In the same article, Virgin Group Chairman, Sir Richard Branson was quoted as saying:
a new set of procedures should be brought in allowing a collapsed company’s fleet to continue to fly under the watch of the aviation regulator.
Although ostensibly related to the “rescue” of passengers from collapsed airlines, the sense in the industry is that no airline is safe from collapse, not even the relatively buoyant Virgin Atlantic. In fact, it turns out that the last posted annual profit of £60m ($107m) was less than 10% that of arch-rival British Airways, and only 15% of that posted by budget carrier Ryanair for the same period. Ryanair have recently been forced to withdraw their least efficient aircraft in order to weather the ongoing market conditions. Virgin Atlantic cannot afford any slip-ups, nor can they afford another rise in fuel costs. Branson knows this, and and has known this for some time, as evidenced by his aggresive stance towards the proposed link-up between BA and American Airlines.

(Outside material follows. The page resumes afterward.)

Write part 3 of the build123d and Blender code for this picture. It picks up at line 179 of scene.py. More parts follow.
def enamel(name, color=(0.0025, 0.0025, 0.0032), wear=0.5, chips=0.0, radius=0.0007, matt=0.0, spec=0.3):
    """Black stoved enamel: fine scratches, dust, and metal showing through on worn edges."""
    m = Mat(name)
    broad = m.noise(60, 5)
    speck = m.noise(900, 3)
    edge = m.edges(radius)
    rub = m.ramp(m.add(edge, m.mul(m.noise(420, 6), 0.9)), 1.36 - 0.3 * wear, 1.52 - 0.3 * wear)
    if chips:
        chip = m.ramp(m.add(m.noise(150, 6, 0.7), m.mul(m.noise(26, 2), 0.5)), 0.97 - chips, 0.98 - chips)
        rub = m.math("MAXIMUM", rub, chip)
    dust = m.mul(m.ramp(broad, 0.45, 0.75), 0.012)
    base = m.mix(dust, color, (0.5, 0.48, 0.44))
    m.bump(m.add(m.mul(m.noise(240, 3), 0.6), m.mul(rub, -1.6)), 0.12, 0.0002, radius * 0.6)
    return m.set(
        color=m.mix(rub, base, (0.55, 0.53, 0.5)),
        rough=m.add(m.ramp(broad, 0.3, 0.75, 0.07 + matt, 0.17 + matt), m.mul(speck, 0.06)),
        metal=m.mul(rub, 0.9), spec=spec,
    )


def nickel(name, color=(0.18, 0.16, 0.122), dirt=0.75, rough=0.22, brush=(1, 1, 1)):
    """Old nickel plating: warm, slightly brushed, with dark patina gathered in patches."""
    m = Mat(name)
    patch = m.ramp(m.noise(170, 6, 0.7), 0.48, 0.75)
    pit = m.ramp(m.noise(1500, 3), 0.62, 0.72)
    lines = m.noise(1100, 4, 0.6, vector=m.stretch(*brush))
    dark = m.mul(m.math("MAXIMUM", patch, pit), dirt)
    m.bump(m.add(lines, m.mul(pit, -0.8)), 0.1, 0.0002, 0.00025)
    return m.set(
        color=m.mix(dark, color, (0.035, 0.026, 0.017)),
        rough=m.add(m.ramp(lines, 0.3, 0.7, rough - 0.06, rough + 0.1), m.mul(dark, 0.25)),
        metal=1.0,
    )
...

In an article in the Daily Telegraph, just over a week ago, he stated:
It is ironic that the UK’s Competition Commission last month called for the break-up of one monopoly, in the form of airport owner BAA, yet British Airways is trying to create another one, with American [Airlines]. It wants to gain permission to collude with American, something that would normally be illegal, and fix ticket prices and schedules on US and European routes…this proposed alliance would impact Virgin Atlantic’s ability to compete fairly on these routes.
There is more than a touch of unease in these words, but even I didn’t realise the significance of his recent behaviour until I spoke to an industry source. The individual who, not surprisingly didn’t want to be named, said: “This behaviour suggests something more than market positioning. This looks like a company on the brink of collapse.”
Whether Virgin Atlantic, and their sister companies Virgin America and Virgin Blue can ride out the storm depends on many factors, but at the moment things are not looking good for the former wunderkind of British industry. The “budget house of cards” won’t stop toppling for some time yet.